Once, I watched a lonely one talking to a couple that gave each other the eye and stepped out to find a quieter pool, but the lonely one just kept right on talking to no one in particular for another five minutes until a new couple of soakers stepped into the hot water and wound up in the conversation mid-stream.
Motormouth soakers
Kissin’ cousins to the lonely ones, motormouth soakers are the ones who just can’t stop talking. From the instant you step into the pool, they assault you with observations, anecdotes, stories and nonsense. They have no ability to read body language, so it doesn’t matter if you shut your eyes, turn your back, wave your hands up in front of your face or downright glare at them, they’ll still tell you the lengthy story about that one time they got kicked out of a casino for telling the waitress, “If I were younger, you and I would have sex,” and then wondering why nobody could ever take a joke anymore. Or they’ll tell you a long, intricate story about their hiatal hernia until you inch away from them and run to the next pool.
The Russians
In the dozens of times I’ve been to Symes over the years, I can’t remember a single trip where there wasn’t a group of Russians soaking in the pools. Most come from Spokane, where there is a Russian community, and since hot springs are ubiquitous in Russia, soaking has become a prevalent cultural hobby.
There is a bit of a surreal quality to soaking in a pool on a cold winter’s morn surrounded by a dozen hairy, gesticulating men speaking Russian on the plains of Montana.
The drunks
As the sun goes down, the drunk soakers emerge like flowers that only bloom at night. They’re loud, boisterous and seemingly have no ability to moderate their volume — or behavior. They tell loud, inappropriate stories and the entire pool complex has to listen to them. They laugh and splash one another. They’re the main characters in their own play; we’re all just extras, apparently. Two wrinkly thumbs down.
The Bluetooth speaker people
Last time we went to Symes, my partner observed a new classification of soaker: the Bluetooth speaker people. I know these people exist in other aspects of life. Apparently it has almost become accepted to hear people blast horrible music in public spaces. Perhaps because they’re allergic to headphones or politeness, these people find nothing wrong with playing their speakers for everyone to hear.
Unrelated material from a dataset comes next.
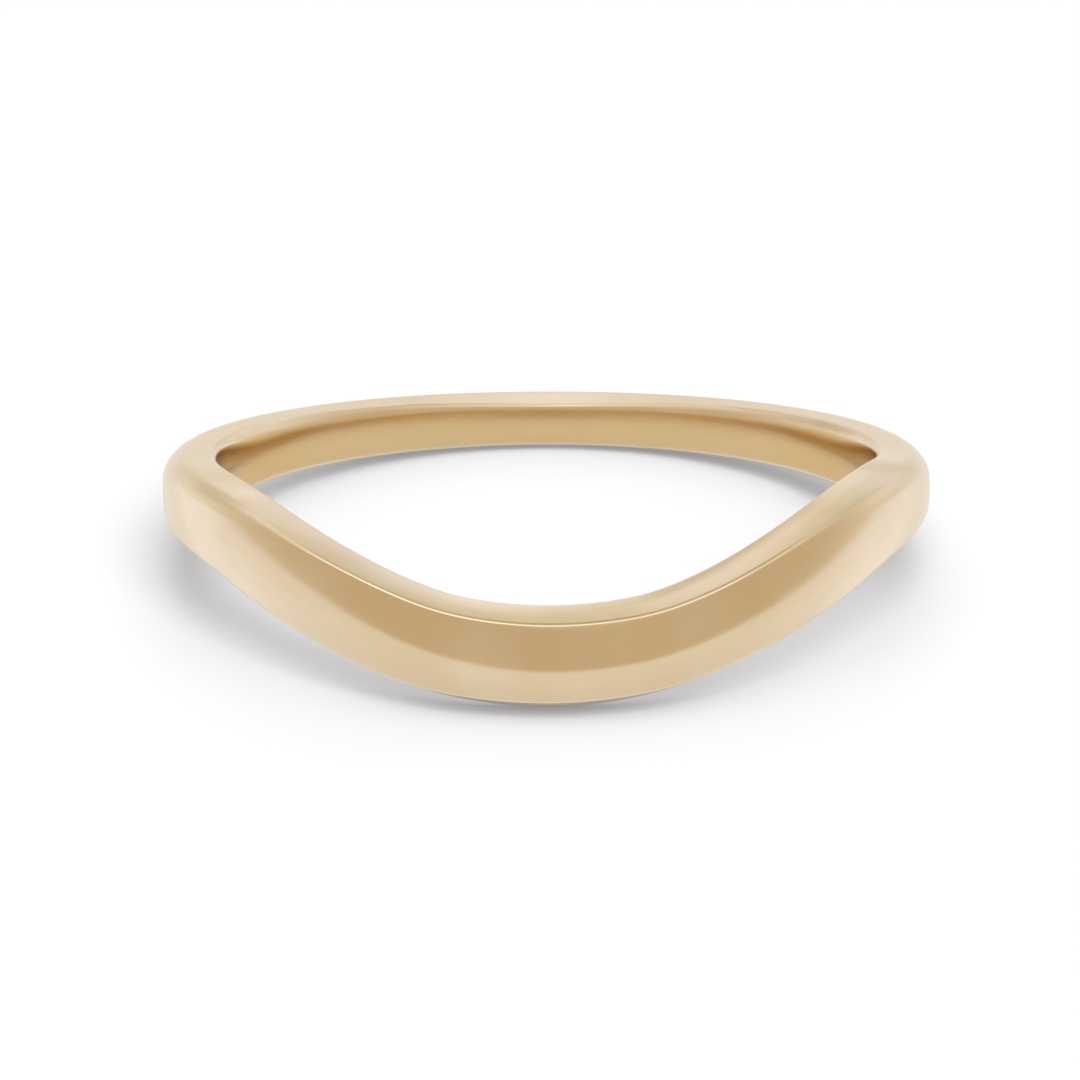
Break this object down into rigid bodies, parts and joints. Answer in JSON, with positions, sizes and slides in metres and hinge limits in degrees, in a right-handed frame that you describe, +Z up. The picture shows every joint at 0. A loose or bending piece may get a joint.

The offending couple at Symes was actually playing a religious broadcast full of fire and brimstone, which was emphasized by the actual smell of sulfur coming from the mineral water.
The damn kids
There are always kids running around the pools, squawking and shrieking as they splash from one pool to another. Their parents either check out completely, letting them run wild like goats in the yard, or shout curses and admonitions to them. Recently, we watched one family with some amusement as the mother kept badgering the kids to “be careful,” as they ignored her completely, running erratically around the pools. This was during the first real snowstorm of the year and there was ice everywhere. I couldn’t completely relax, seeing these small children out of the corner of my eye slipping and sliding all over the place. One woman, a salty local, said, “You all won’t be smiling when he busts his head open and bleeds in the pool so they have to close it down and clean it.” I don’t know whether she was more concerned with having to exit the pool early than having a 7-year-old child split open their head, but I agreed with her with a silent nod.
The PDA couple
Bow-chicka-bow-bow. Randy PDA couples at the hot springs are always a bit awkward. They sit, staring longingly into each other’s eyes, caressing each other and whispering sweet nothings into their wet, hard-boiled egg-smelling ears. They gently massage each other’s necks and cuddle, cooing words of love and foreplay. They wrap their legs around one another and smooch little kisses. It doesn’t exactly make me feel uncomfortable to see this, but I do feel like I should put a dollar bill in their bathing suits sometimes.
The heavy sighers
It’s almost involuntary to let out an exhalation of relief when first dipping into a hot pool at Symes, but the heavy sighers take it a step too far. Every few seconds, you’ll hear the emission of their deep sighs — bordering on moans — rubbing their faces loudly and shaking their heads like dogs after swimming in the lake. I feel a bit like Larry David being annoyed with another person’s sighs, but sometimes I just want to yell, “Come on already, enough with the sighing. We get it, it’s hot water.” Those are called intrusive thoughts, though, so I’ll have to be content sitting and listening to their groans of pleasure.
The quiet normal ones
Finally, rare as a three-legged ballerina, there are the quiet, normal people who just come to the hot springs to soak and breathe. If they talk to one another, they whisper. They aren’t concerned with sharing their conversations with others. They don’t ask the people sitting next to them where they’re from, what they do or the airspeed of an unladen swallow is. They tell no stories about running from the police or injecting Adderall into their neck. They just chill out and soak. It’s a wonderful thing.
It’s truly another world at Symes Hot Springs. If you don’t come for the hot water, come to watch the parade of weirdos in mismatched bathrobes, trudging to and from their rooms to the hot pools, ready to tell you everything.